The CPD has ceased in-person public sales and is now listing items on the eBay-style online auction site PropertyRoom.com.

“I’m not really thrilled. A lot of my customers aren’t, either,” Brown later told me. “People like to touch. They like to see what they’re buying.”

Joe Dertien, 36, had come with a pocketful of cash for a bike to ride around his Ukrainian Village ’hood. “What a shame,” the Saint Xavier University professor said upon hearing he was attending the auction’s closing party. “It’s a great way to spend a Saturday.”

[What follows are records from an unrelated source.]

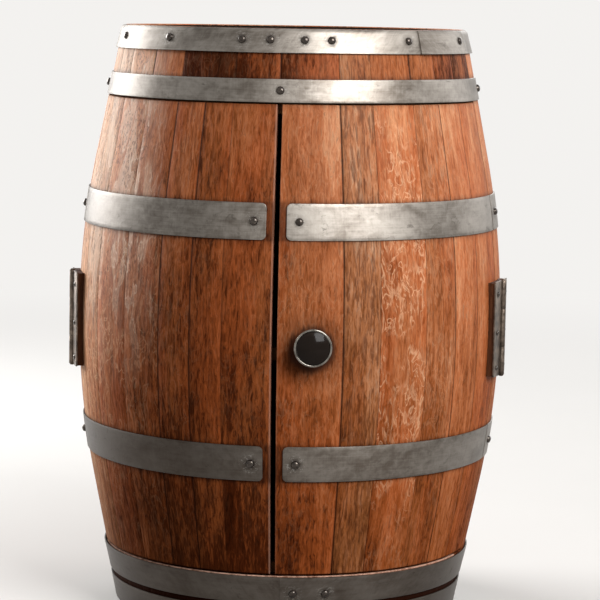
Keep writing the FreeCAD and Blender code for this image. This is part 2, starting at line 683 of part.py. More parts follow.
def make_stop_rails():
    """Curved rails behind the short staves, in segments; the doors close against them."""
    outside = -STAVE_THICKNESS - STOP_GAP
    step = 2 * STOP_RAIL_HALF_SWEEP / STOP_RAIL_SEGMENTS
    ends = [-STOP_RAIL_HALF_SWEEP + number * step for number in range(STOP_RAIL_SEGMENTS + 1)]
    for node, low, high in (
        ("upper_stop_rail", UPPER_RAIL_LOW, UPPER_RAIL_HIGH),
        ("lower_stop_rail", LOWER_RAIL_LOW, LOWER_RAIL_HIGH),
    ):
        save(node, staves(band_face(low, high, outside - STOP_RAIL_DEPTH, outside), ends))


def make_battens():
    """Three curved battens behind each door, which hold its staves together."""
    outside = -STAVE_THICKNESS - SEAT_GAP
    margin = arc_degrees(BATTEN_MARGIN)
    battens = [
        sweep(
            band_face(low, low + BATTEN_HEIGHT, outside - BATTEN_DEPTH, outside),
            HALF_MEETING + margin, DOOR_HINGE_EDGE - margin,
        )
        for low in BATTEN_Z
    ]
    save("right_door_battens", battens)
    save("left_door_battens", [mirrored(batten) for batten in battens])


def make_catches():
    """Magnetic catches under the upper rail, and the doors' strike plates."""
    start = CATCH_AZIMUTH - CATCH_SWEEP / 2
    end = CATCH_AZIMUTH + CATCH_SWEEP / 2
    strike_back = -STAVE_THICKNESS - SEAT_GAP - STRIKE_THICKNESS
    low = UPPER_RAIL_LOW - CATCH_HEIGHT
    magnet_front = strike_back - STOP_GAP
    magnet = sweep(
        band_face(low, UPPER_RAIL_LOW, magnet_front - CATCH_DEPTH, magnet_front), start, end
    )
    save("door_catches", [magnet, mirrored(magnet)])
    strike = sweep(
        band_face(low, UPPER_RAIL_LOW - STRIKE_MARGIN, strike_back, strike_back + STRIKE_THICKNESS),
        start, end,
    )
    save("right_strike_plate", [strike])
    save("left_strike_plate", [mirrored(strike)])


# ------------------------------------------------------------------ butt hinges
# A hinge is drawn about its pin, which stands on +Z from the origin: +X faces away from the
# barrel and +Y towards the fixed staves. The door's side is the mirror image in Y.

DOOR_KNUCKLE_LOW = (HINGE_HEIGHT - DOOR_KNUCKLE_HEIGHT) / 2
DOOR_KNUCKLE_HIGH = DOOR_KNUCKLE_LOW + DOOR_KNUCKLE_HEIGHT
LEAF_BACK = -LEAF_SET - LEAF_THICKNESS


def upright(radius, low, high):
    """Cylinder about the pin's axis between two heights."""
    return Part.makeCylinder(radius, high - low, Vector(0, 0, low))


def leaned(shape):
    """Turn a piece of the fixed side about the pin, so that it falls away from the hinge line."""
    return shape.rotated(ORIGIN, UP, LEAF_LEAN)


def leaf(knuckles, gaps):
    """Leaf on the fixed side: a plate with knuckles at some heights and gaps at the others."""
    plate = Part.makeBox(LEAF_THICKNESS, LEAF_WIDTH, HINGE_HEIGHT, Vector(LEAF_BACK, 0, 0))
    corners = [
        edge for edge in plate.Edges
        if all(abs(vertex.Y - LEAF_WIDTH) < 1e-6 for vertex in edge.Vertexes)
        and abs(edge.Length - LEAF_THICKNESS) < 1e-6
    ]
    shape = leaned(plate.makeFillet(LEAF_CORNER_RADIUS, corners))
    clear = KNUCKLE_RADIUS + KNUCKLE_GAP
    shape = shape.cut([upright(clear, low, high) for low, high in gaps])
    shape = shape.fuse([upright(KNUCKLE_RADIUS, low, high) for low, high in knuckles])
    bore = upright(PIN_RADIUS + PIN_CLEARANCE, -1, HINGE_HEIGHT + 1)
    return shape.cut(bore).removeSplitter().Solids[0]


def packing_block():
    """Block that fills the space between the leaf and the barrel, before it is shaped to it."""
    depth = HINGE_STANDOFF + LEAF_BACK + KNUCKLE_RADIUS
    block = leaned(Part.makeBox(
        depth, LEAF_WIDTH - BLOCK_INSET - BLOCK_SETBACK, HINGE_HEIGHT - 2 * BLOCK_INSET,
        Vector(LEAF_BACK - depth, BLOCK_SETBACK, BLOCK_INSET),
    ))
    return block.cut(upright(KNUCKLE_RADIUS + KNUCKLE_GAP, 0, HINGE_HEIGHT))


def leaf_screws():
    """Heads of a leaf's screws."""
    head = dome(HINGE_SCREW_RADIUS, HINGE_SCREW_RISE, HINGE_SCREW_RISE / 4)
    facing = FreeCAD.Rotation(UP, Vector(1, 0, 0))
    screws = []
    for share in HINGE_SCREW_SHARES:
        seat = Vector(-LEAF_SET, HINGE_SCREW_OUT * LEAF_WIDTH, HINGE_HEIGHT * (1 - share))
        screws.append(leaned(moved(head, FreeCAD.Placement(seat, facing))))
    return screws


def pin():
    """Hinge pin with a low round tip at each end."""
    tip = dome(PIN_TIP_RADIUS, PIN_TIP_HEIGHT, PIN_TIP_HEIGHT / 2)
    lower = tip.mirror(ORIGIN, UP)
    upper = tip.translated(Vector(0, 0, HINGE_HEIGHT))
    return upright(PIN_RADIUS, 0, HINGE_HEIGHT).fuse([lower, upper]).removeSplitter()


def at_hinge(shape):
    """Put a hinge piece in its place on the right side of the barrel."""
    foot = place(HINGE_AZIMUTH, HINGE_AXIS_RADIUS, HINGE_BOTTOM)
    return moved(shape, FreeCAD.Placement(foot, FreeCAD.Rotation(UP, HINGE_AZIMUTH - 90)))


def door_side(shape):
    """The door's side of a hinge piece drawn for the fixed side."""
    return shape.mirror(ORIGIN, Vector(0, 1, 0))


def make_hinges():
    """One butt hinge for each door, on packing blocks shaped to the barrel."""
    wall = sweep(
        band_face(HINGE_BOTTOM, HINGE_BOTTOM + HINGE_HEIGHT, -STAVE_THICKNESS, SEAT_GAP),
        HINGE_AZIMUTH - 90, HINGE_AZIMUTH + 90,
    )
    middle = [(DOOR_KNUCKLE_LOW, DOOR_KNUCKLE_HIGH)]
    outer = [(0, DOOR_KNUCKLE_LOW - KNUCKLE_GAP), (DOOR_KNUCKLE_HIGH + KNUCKLE_GAP, HINGE_HEIGHT)]
    outer_gap = [(-1, DOOR_KNUCKLE_LOW), (DOOR_KNUCKLE_HIGH, HINGE_HEIGHT + 1)]
    middle_gap = [(DOOR_KNUCKLE_LOW - KNUCKLE_GAP, DOOR_KNUCKLE_HIGH + KNUCKLE_GAP)]
    frame_leaf = at_hinge(leaf(outer, middle_gap))
    door_leaf = at_hinge(door_side(leaf(middle, outer_gap)))
    frame_block = at_hinge(packing_block()).cut(wall).Solids[0]
    door_block = at_hinge(door_side(packing_block())).cut(wall).Solids[0]
    frame_screws = [at_hinge(screw) for screw in leaf_screws()]
    door_screws = [at_hinge(door_side(screw)) for screw in leaf_screws()]
    hinge_pin = at_hinge(pin())

    save("right_frame_hinge_leaf", [frame_leaf])
    save("left_frame_hinge_leaf", [mirrored(frame_leaf)])
    save("right_door_hinge_leaf", [door_leaf])
    save("left_door_hinge_leaf", [mirrored(door_leaf)])
    save("hinge_pins", [hinge_pin, mirrored(hinge_pin)])
    save("frame_hinge_blocks", [frame_block, mirrored(frame_block)])
    save("right_door_hinge_block", [door_block])
    save("left_door_hinge_block", [mirrored(door_block)])
    save("frame_hinge_screws", frame_screws + [mirrored(screw) for screw in frame_screws])
    save("right_door_hinge_screws", door_screws)
    save("left_door_hinge_screws", [mirrored(screw) for screw in door_screws])


# ------------------------------------------------------------------ knob
# Drawn along +Z from the door's surface, then stood on the first right-hand stave.

KNOB_BACK = KNOB_STANDOFF
KNOB_FRONT = KNOB_STANDOFF + KNOB_HEAD_DEPTH
KNOB_SEAT = KNOB_FRONT - KNOB_SEAT_DEPTH
KNOB_BEZEL_RADIUS = KNOB_RADIUS - KNOB_BEZEL_WIDTH


def knob_neck():
    """Waisted neck on a round foot, bored for the bolt from below."""
    bore = BOLT_RADIUS + PIN_CLEARANCE
    depth = BOLT_GRIP + 1
    fillet = KNOB_FOOT_RADIUS - KNOB_NECK_RADIUS
    waist = Vector(KNOB_NECK_RADIUS, 0, KNOB_FOOT_HEIGHT + fillet)
    knee = fillet * (1 - math.sqrt(0.5))
    middle = Vector(KNOB_NECK_RADIUS + knee, 0, KNOB_FOOT_HEIGHT + knee)
    foot = Vector(KNOB_FOOT_RADIUS, 0, KNOB_FOOT_HEIGHT)
    edges = [
        line((bore, 0), (KNOB_FOOT_RADIUS, 0)),
        line((KNOB_FOOT_RADIUS, 0), (KNOB_FOOT_RADIUS, KNOB_FOOT_HEIGHT)),
        Part.Arc(foot, middle, waist).toShape(),
        line((KNOB_NECK_RADIUS, waist.z), (KNOB_NECK_RADIUS, KNOB_BACK)),
        line((KNOB_NECK_RADIUS, KNOB_BACK), (0, KNOB_BACK)),
        line((0, KNOB_BACK), (0, depth)),
        line((0, depth), (bore, depth)),
        line((bore, depth), (bore, 0)),
    ]
    return Part.Face(Part.Wire(Part.__sortEdges__(edges))).revolve(ORIGIN, UP, FULL_TURN)


def knob_head():
    """Round head with a bowl-shaped back and a bezel round the seat of its face."""
    shoulder_z = (KNOB_BACK + KNOB_FRONT) / 2
    collar = KNOB_NECK_RADIUS + KNOB_BEZEL_WIDTH
    bowl = (collar + KNOB_RADIUS + KNOB_BEZEL_WIDTH) / 2
    swell = Vector(bowl, 0, KNOB_BACK + KNOB_HEAD_DEPTH / 6)
    rim = KNOB_BEZEL_WIDTH / 4
    edges = [
        line((0, KNOB_BACK), (collar, KNOB_BACK)),
        Part.Arc(Vector(collar, 0, KNOB_BACK), swell, Vector(KNOB_RADIUS, 0, shoulder_z)).toShape(),
        line((KNOB_RADIUS, shoulder_z), (KNOB_RADIUS, KNOB_FRONT - rim)),
        line((KNOB_RADIUS, KNOB_FRONT - rim), (KNOB_RADIUS - rim, KNOB_FRONT)),
        line((KNOB_RADIUS - rim, KNOB_FRONT), (KNOB_BEZEL_RADIUS, KNOB_FRONT)),
        line((KNOB_BEZEL_RADIUS, KNOB_FRONT), (KNOB_BEZEL_RADIUS, KNOB_SEAT)),
        line((KNOB_BEZEL_RADIUS, KNOB_SEAT), (0, KNOB_SEAT)),
        line((0, KNOB_SEAT), (0, KNOB_BACK)),
    ]
    return Part.Face(Part.Wire(Part.__sortEdges__(edges))).revolve(ORIGIN, UP, FULL_TURN)


def knob_face():
    """Domed face that sits in the bezel."""
    cap = dome(KNOB_BEZEL_RADIUS - SEAT_GAP, KNOB_SEAT_DEPTH + KNOB_FACE_RISE, KNOB_SEAT_DEPTH)
    return cap.translated(Vector(0, 0, KNOB_SEAT))


def knob_bolt():
    """Hexagon bolt from inside the door into the neck, on a washer."""
    washer_top = -STAVE_THICKNESS - 2 * SEAT_GAP
    washer_low = washer_top - WASHER_THICKNESS
    head_low = washer_low - BOLT_HEAD_HEIGHT
    reach = BOLT_GRIP - head_low
    turns = [math.radians(60 * corner) for corner in range(7)]
    corners = [
        Vector(BOLT_HEAD_RADIUS * math.cos(turn), BOLT_HEAD_RADIUS * math.sin(turn), head_low)
        for turn in turns
    ]
    hexagon = Part.Face(Part.makePolygon(corners)).extrude(Vector(0, 0, BOLT_HEAD_HEIGHT))
    bolt = hexagon.fuse(Part.makeCylinder(BOLT_RADIUS, reach, Vector(0, 0, head_low))).removeSplitter()
    washer = Part.makeCylinder(WASHER_RADIUS, WASHER_THICKNESS, Vector(0, 0, washer_low)).cut(
        Part.makeCylinder(BOLT_RADIUS + BOLT_CLEARANCE, WASHER_THICKNESS, Vector(0, 0, washer_low))
    )
    return [bolt.Solids[0], washer.Solids[0]]


def make_knob():
    """The pull knob of the right-hand door."""
    for node, shapes in (
        ("knob_neck", [knob_neck()]),
        ("knob_head", [knob_head()]),
        ("knob_face", [knob_face()]),
        ("knob_bolt", knob_bolt()),
    ):
        save(node, [stand_on(shape, KNOB_AZIMUTH, KNOB_Z, SEAT_GAP) for shape in shapes])


# ------------------------------------------------------------------ build

os.makedirs("parts", exist_ok=True)
make_fixed_staves()
make_door_staves()
make_hoops()
make_straps()
make_nails()
make_heads()
make_shelf()
make_stop_rails()
make_battens()
make_catches()
make_hinges()
make_knob()
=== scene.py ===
"""Barrel bar cabinet: an oak wine barrel whose front staves open as a pair of doors.

Metres, +Z up. The barrel's axis is the Z axis, its foot stands at zero height and its doors meet
on -Y. An azimuth is an angle about +Z in radians, from the front towards +X. An offset is a
distance outside the barrel's bowed surface.
"""

import json
import logging
import random
from dataclasses import dataclass, field, fields, replace
from enum import Enum
from functools import cached_property, reduce
from math import asin, atan, atan2, copysign, cos, hypot, pi, radians, remainder, sin, sqrt, tan

import bmesh
import bpy
from mathutils import Matrix, Vector, noise
from mathutils.kdtree import KDTree


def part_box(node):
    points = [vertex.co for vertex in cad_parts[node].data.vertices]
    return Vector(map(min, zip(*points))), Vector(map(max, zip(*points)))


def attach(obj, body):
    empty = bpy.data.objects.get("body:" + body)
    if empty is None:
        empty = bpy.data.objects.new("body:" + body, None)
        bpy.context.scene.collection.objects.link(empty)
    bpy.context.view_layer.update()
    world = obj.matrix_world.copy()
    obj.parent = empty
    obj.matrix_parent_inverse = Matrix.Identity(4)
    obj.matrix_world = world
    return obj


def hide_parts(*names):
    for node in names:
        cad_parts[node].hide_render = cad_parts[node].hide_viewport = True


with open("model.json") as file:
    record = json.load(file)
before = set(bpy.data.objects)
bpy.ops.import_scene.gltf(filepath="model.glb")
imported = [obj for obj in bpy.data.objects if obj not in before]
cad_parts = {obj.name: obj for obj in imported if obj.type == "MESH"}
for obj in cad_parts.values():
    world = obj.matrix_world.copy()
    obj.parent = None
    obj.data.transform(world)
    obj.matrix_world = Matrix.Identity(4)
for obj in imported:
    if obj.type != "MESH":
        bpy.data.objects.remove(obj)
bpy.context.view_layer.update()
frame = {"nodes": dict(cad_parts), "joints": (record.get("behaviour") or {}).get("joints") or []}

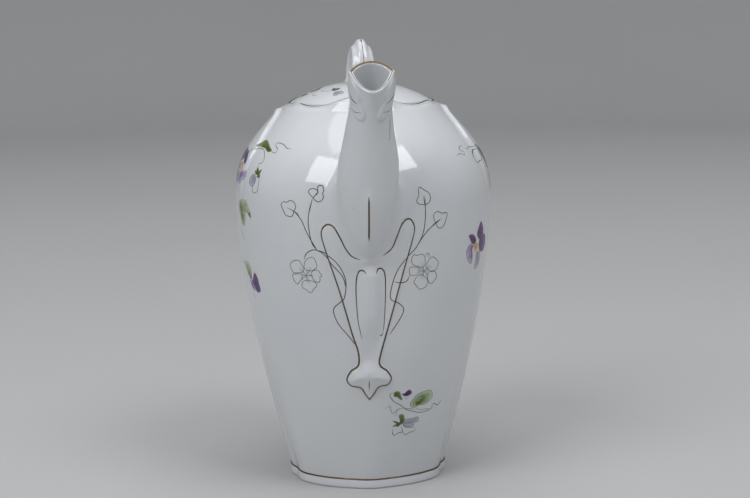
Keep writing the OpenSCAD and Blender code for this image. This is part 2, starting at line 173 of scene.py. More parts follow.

“It’s kind of sad because we have known the auctioneer for some time,” said officer John Corso, standing near a table of
deep fryers.

For more than 50 years, Ace Auctioneers has held the city contract for the public sales, typically held monthly or bimonthly on Saturday mornings at one of the City Colleges. While attending college in the late ’60s, Brown started working part time as a cashier for Ace. He took over the business in the ’80s and has been the police auctioneer since. He’s extremely thorough, describing each object before starting the bidding. “I don’t like my customers to feel razzle-dazzled,” he says. “If there’s something wrong with it, I say: ‘There’s a dent here.’ ”

That attention to detail, Brown says, gets lost with digital auctions. “A lot of places that are doing online auctions—[the photos] don’t show every scratch, and people are buying things that they’re not happy with.”

CPD spokeswoman Melissa Stratton says taking the auctions digital makes sense in this age of austerity. While the events padded police coffers with $193,461 last year, they tied up several officers who spent hours transporting things to and from the Evidence and Recovered Property Section in Homan Square. Those cops are now free for street duty. “Additionally,” Stratton says, “we are hoping the online auctions will reach a larger audience.”

Though Brown understands the logic of the CPD’s decision, he’s still a bit glum. “I don’t have to like it, but I have to accept it,” he says. “You have to know when to let things go. That’s the nature of an auction.”